John hears about two things that don’t sound like the same thing. He hears that the thirsty will receive the water of life: which means that they will live in the New Jerusalem. He hears that the ones who conquer, or overcome, “will inherit all of this”: which means that they will live in the New Jerusalem.
John is telling us that the one who thirsts and the one who conquers are the same. You conquer by thirsting. You thirst by conquering.
It’s the same thing. You want something so bad, or (better yet) you want something so good, that your desire and your commitment become your deepest need, and your deepest need grows to become your greatest strength.
You want just one thing, and you don’t settle for anything else. You don’t settle for anything less. You become true, as in true-blue, to your need, and to your strength, which is God.

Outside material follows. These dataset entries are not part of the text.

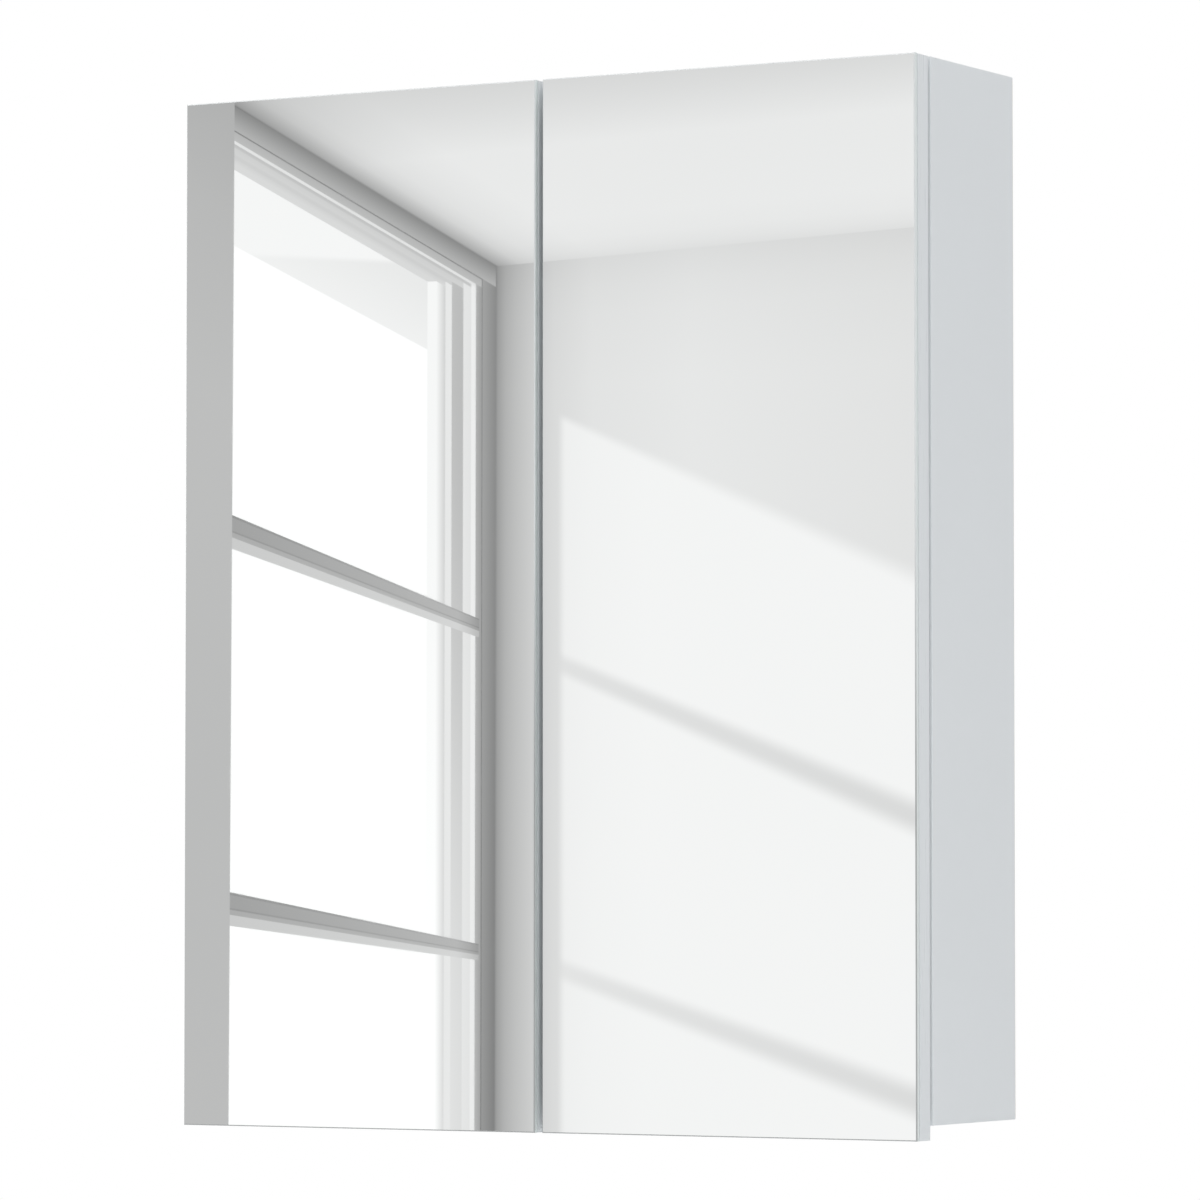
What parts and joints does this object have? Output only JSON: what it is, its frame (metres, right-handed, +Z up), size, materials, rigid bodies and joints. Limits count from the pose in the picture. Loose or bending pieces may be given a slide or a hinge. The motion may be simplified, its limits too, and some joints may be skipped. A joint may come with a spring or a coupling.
{
  "type": "hanging mirror wall cabinet",
  "caption": "Shallow hanging wall cabinet with full-height mirror doors on cup hinges, glass shelves on movable pins, and hangers that hook over wall plates.",
  "frame": {"origin": "middle of the top panel's rear edge, on the wall plane, 8 mm below the cabinet's top", "axes": "+Y into the wall, +Z up, +X to the right when facing the doors; the doors face -Y"},
  "size_m": [0.6, 0.155, 0.75],
  "materials": {
    "white_board": "particle board with white satin melamine on its faces and edges",
    "white_back": "thin fibreboard, white lacquered",
    "mirror": "silvered float glass with polished edges",
    "mirror_adhesive": "mounting adhesive film",
    "shelf_glass": "clear float glass with ground edges",
    "nickel_steel": "nickel-plated pressed steel",
    "spring_steel": "dark spring steel",
    "zinc_steel": "zinc-plated steel",
    "white_plastic": "moulded white plastic",
    "clear_rubber": "translucent soft bumper"
  },
  "bodies": {
    "carcass": {"left_side_panel": "white_board", "right_side_panel": "white_board", "top_panel": "white_board", "bottom_panel": "white_board", "back_panel": "white_back", "lower_glass_shelf": "shelf_glass", "upper_glass_shelf": "shelf_glass", "lower_shelf_pin_left_front": "zinc_steel", "lower_shelf_pin_left_rear": "zinc_steel", "lower_shelf_pin_right_front": "zinc_steel", "lower_shelf_pin_right_rear": "zinc_steel", "upper_shelf_pin_left_front": "zinc_steel", "upper_shelf_pin_left_rear": "zinc_steel", "upper_shelf_pin_right_front": "zinc_steel", "upper_shelf_pin_right_rear": "zinc_steel", "bottom_left_cam_bolt": "zinc_steel", "bottom_left_cam_lock": "zinc_steel", "bottom_right_cam_bolt": "zinc_steel", "bottom_right_cam_lock": "zinc_steel", "top_left_cam_bolt": "zinc_steel", "top_left_cam_lock": "zinc_steel", "top_right_cam_bolt": "zinc_steel", "top_right_cam_lock": "zinc_steel", "left_hanger_housing": "white_plastic", "left_lower_hinge_arm": "nickel_steel", "left_lower_hinge_plate": "nickel_steel", "left_upper_hinge_arm": "nickel_steel", "left_upper_hinge_plate": "nickel_steel", "right_hanger_housing": "white_plastic", "right_lower_hinge_arm": "nickel_steel", "right_lower_hinge_plate": "nickel_steel", "right_upper_hinge_arm": "nickel_steel", "right_upper_hinge_plate": "nickel_steel"},
    "left_door": {"left_door_board": "white_board", "left_mirror_adhesive": "mirror_adhesive", "left_mirror": "mirror", "left_lower_bumper": "clear_rubber", "left_lower_hinge_cup": "nickel_steel", "left_lower_hinge_pin": "nickel_steel", "left_lower_hinge_spring": "spring_steel", "left_upper_bumper": "clear_rubber", "left_upper_hinge_cup": "nickel_steel", "left_upper_hinge_pin": "nickel_steel", "left_upper_hinge_spring": "spring_steel"},
    "right_door": {"right_door_board": "white_board", "right_mirror_adhesive": "mirror_adhesive", "right_mirror": "mirror", "right_lower_bumper": "clear_rubber", "right_lower_hinge_cup": "nickel_steel", "right_lower_hinge_pin": "nickel_steel", "right_lower_hinge_spring": "spring_steel", "right_upper_bumper": "clear_rubber", "right_upper_hinge_cup": "nickel_steel", "right_upper_hinge_pin": "nickel_steel", "right_upper_hinge_spring": "spring_steel"},
    "left_hanger": {"left_hanger_hook": "zinc_steel", "left_wall_plate": "zinc_steel"},
    "right_hanger": {"right_hanger_hook": "zinc_steel", "right_wall_plate": "zinc_steel"}
  },
  "joints": [
    {"name": "left_door_hinge", "type": "hinge", "parent": "carcass", "child": "left_door", "pos_m": [-0.2928, -0.1413, -0.362], "axis": [0, 0, -1], "range_deg": [0, 95]},
    {"name": "right_door_hinge", "type": "hinge", "parent": "carcass", "child": "right_door", "pos_m": [0.2928, -0.1413, -0.362], "axis": [0, 0, 1], "range_deg": [0, 95]},
    {"name": "left_hanger_lift", "type": "slide", "parent": "carcass", "child": "left_hanger", "axis": [0, 0, 1], "range_m": [-0.004, 0.004]},
    {"name": "right_hanger_lift", "type": "slide", "parent": "carcass", "child": "right_hanger", "axis": [0, 0, 1], "range_m": [-0.004, 0.004]}
  ]
}
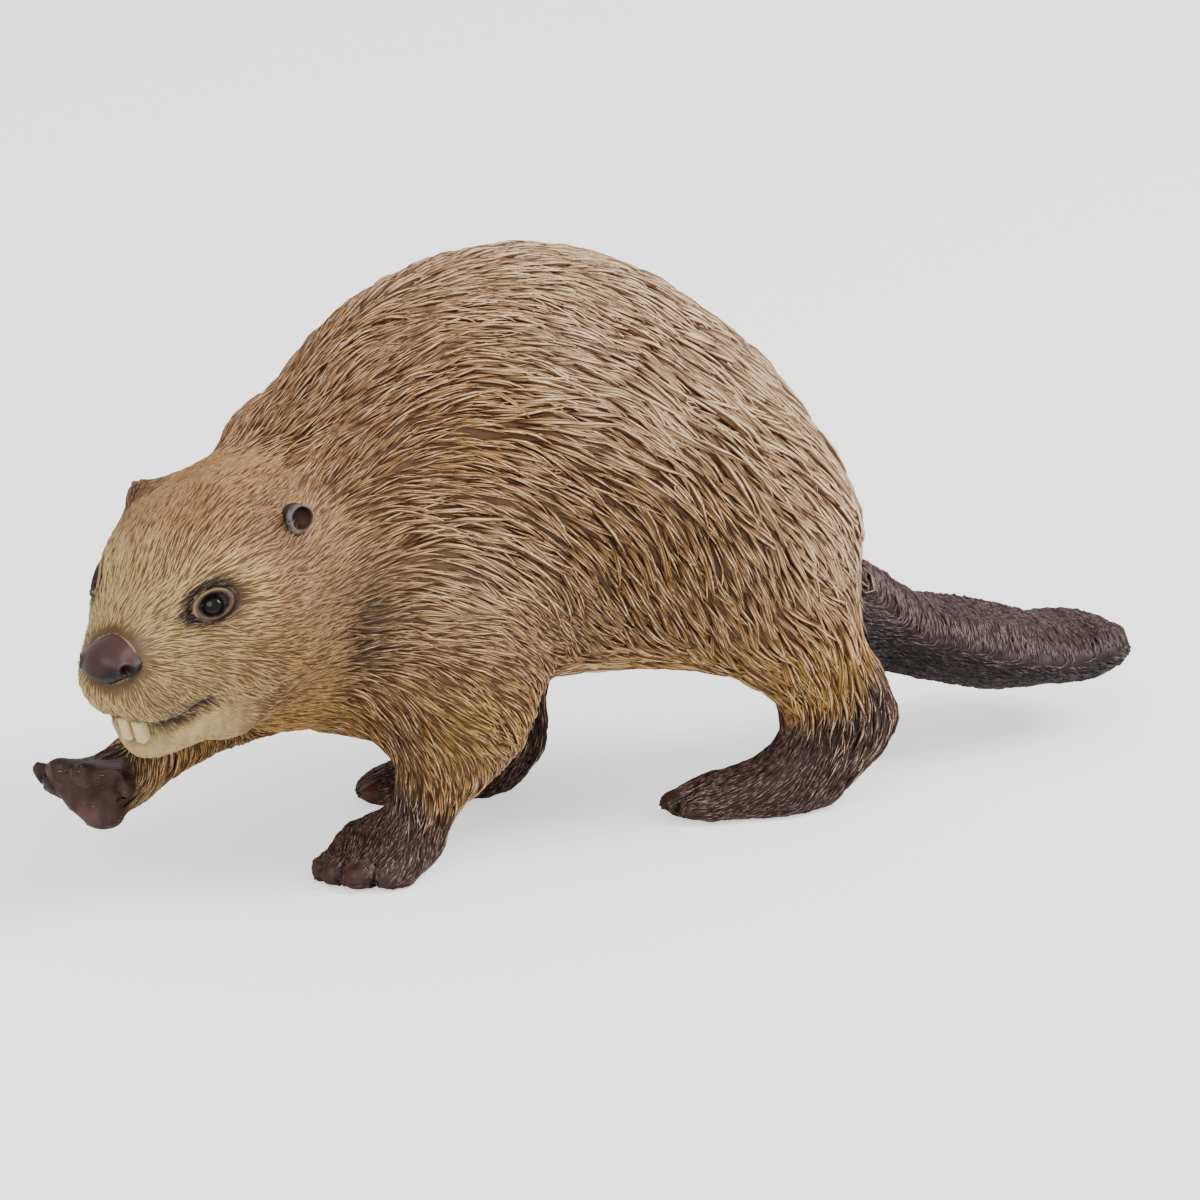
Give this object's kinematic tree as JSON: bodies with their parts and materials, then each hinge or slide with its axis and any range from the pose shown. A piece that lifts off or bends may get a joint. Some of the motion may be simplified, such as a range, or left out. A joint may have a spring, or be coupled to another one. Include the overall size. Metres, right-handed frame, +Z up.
{
  "type": "toy beaver figure",
  "caption": "Moulded toy beaver that walks with a humped back, its right forepaw lifted and its head turned left; it stands on its other feet.",
  "frame": {"origin": "middle of the whole toy's footprint, on the floor under its soles", "axes": "+Z up, the nose points along -X and the tail along +X, the toy's left side faces -Y"},
  "size_m": [0.1052, 0.0312, 0.0506],
  "materials": {
    "coat": "matt paint, tan over a dark wash in the carved fur",
    "feet": "matt dark brown paint, its ridges lightly dry-brushed",
    "tail": "matt dark brown paint, its scales lightly dry-brushed",
    "ear": "matt brown paint with a dark rim",
    "eye": "glossy black paint",
    "nose": "satin maroon paint",
    "tooth": "satin cream paint"
  },
  "bodies": {
    "root": {"trunk": "coat", "neck": "coat", "head": "coat", "lower_jaw": "coat", "foreleg_left": "coat", "foreleg_right": "coat", "hind_leg_left": "coat", "hind_leg_right": "coat", "forepaw_left": "feet", "forepaw_right": "feet", "hind_foot_left": "feet", "hind_foot_right": "feet", "tail": "tail", "ear_left": "ear", "ear_right": "ear", "eye_left": "eye", "eye_right": "eye", "incisor_left": "tooth", "incisor_right": "tooth", "nose": "nose"}
  },
  "joints": []
}
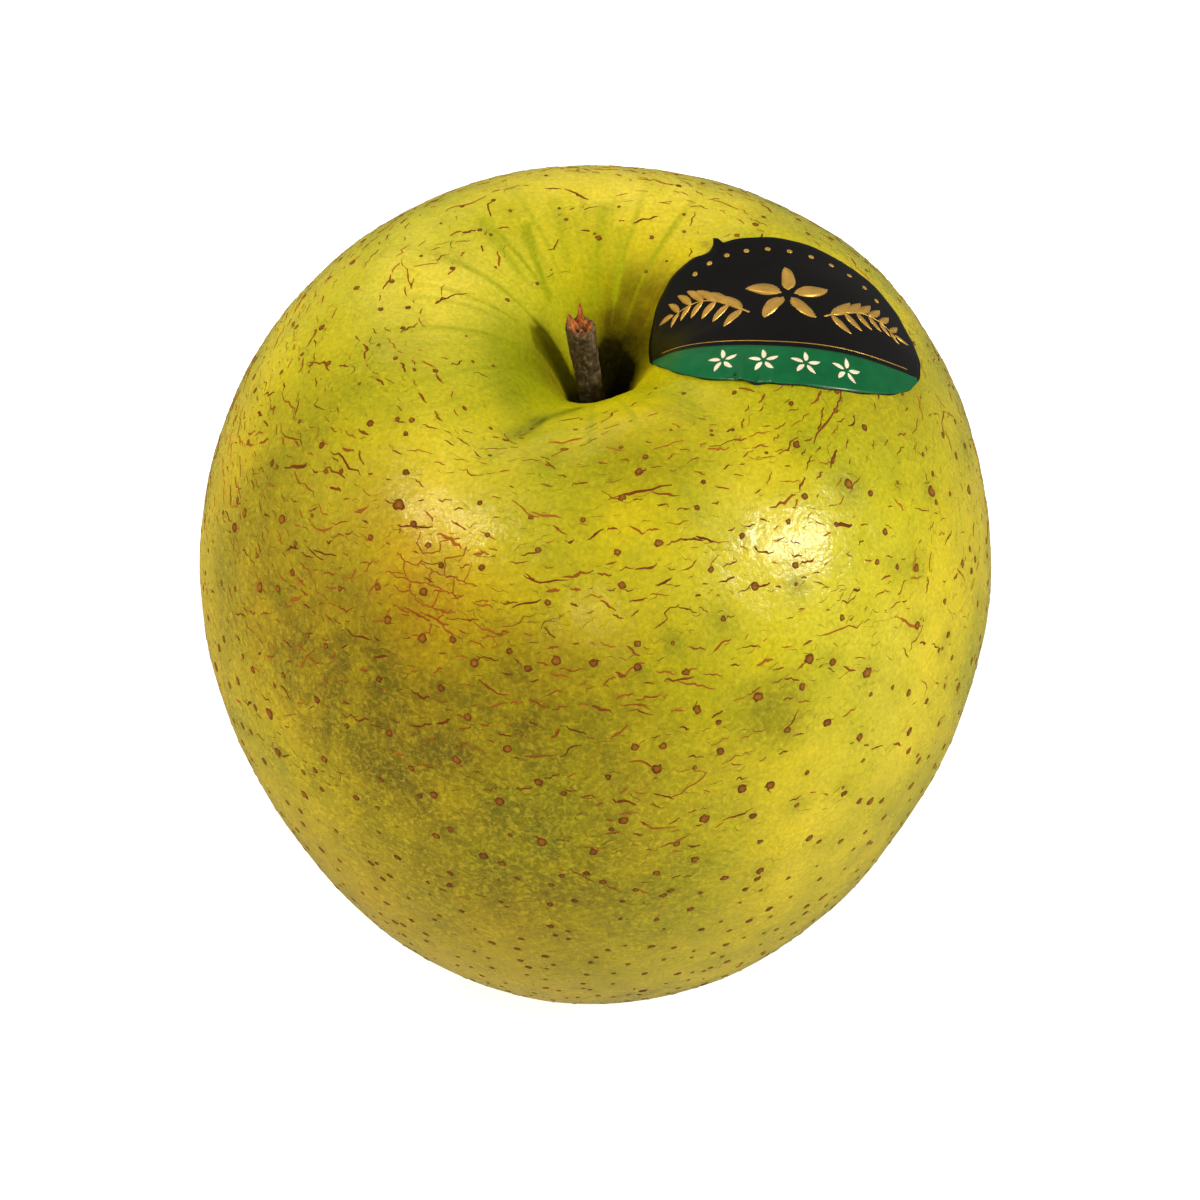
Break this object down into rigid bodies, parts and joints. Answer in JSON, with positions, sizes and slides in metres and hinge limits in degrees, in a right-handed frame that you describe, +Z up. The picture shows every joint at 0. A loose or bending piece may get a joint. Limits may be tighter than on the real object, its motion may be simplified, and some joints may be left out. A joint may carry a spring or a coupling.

This need and this strength begin with what Isaiah tells us comes from being sprinkled by the Servant, the Messiah, the Christ. John tells us that this need and this strength come from being washed in the blood of the Lamb. This comes from the love and grace of God, in our Savior Jesus Christ.
John tells us to thirst and to conquer. Isaiah tells us to wake up, and get up, and sing out, and to come out, and to chill out (don’t rush, don’t worry). Read more about this in Isaiah chapter fifty-two.
But, a little bit later (in chapter fifty-three), Isaiah says that the servant who is the Messiah, will change us, because he has carried our sorrows and our sins. Carrying us gives him the ability to do something he calls sprinkling us. The sprinkling power, coming from suffering, will be able to make us all into new people. The sprinkling that comes from his suffering is intended to enable all who desire it to enter into the new future creation of God.
The servant Jesus was born in Bethlehem to carry, on himself, our sufferings and our sins, on the cross. Doing this, he has made newness and difference possible.
John tells us that it is the Son of God, the Word of God, the Lion who is the Lamb who was slain for us on the cross, who is responsible for making the great thirst and the great overcoming possible.

If we do hold onto that overcoming thirst, as if our life depended on it, that newness, and that difference will become our abundant life. It will become our everlasting life.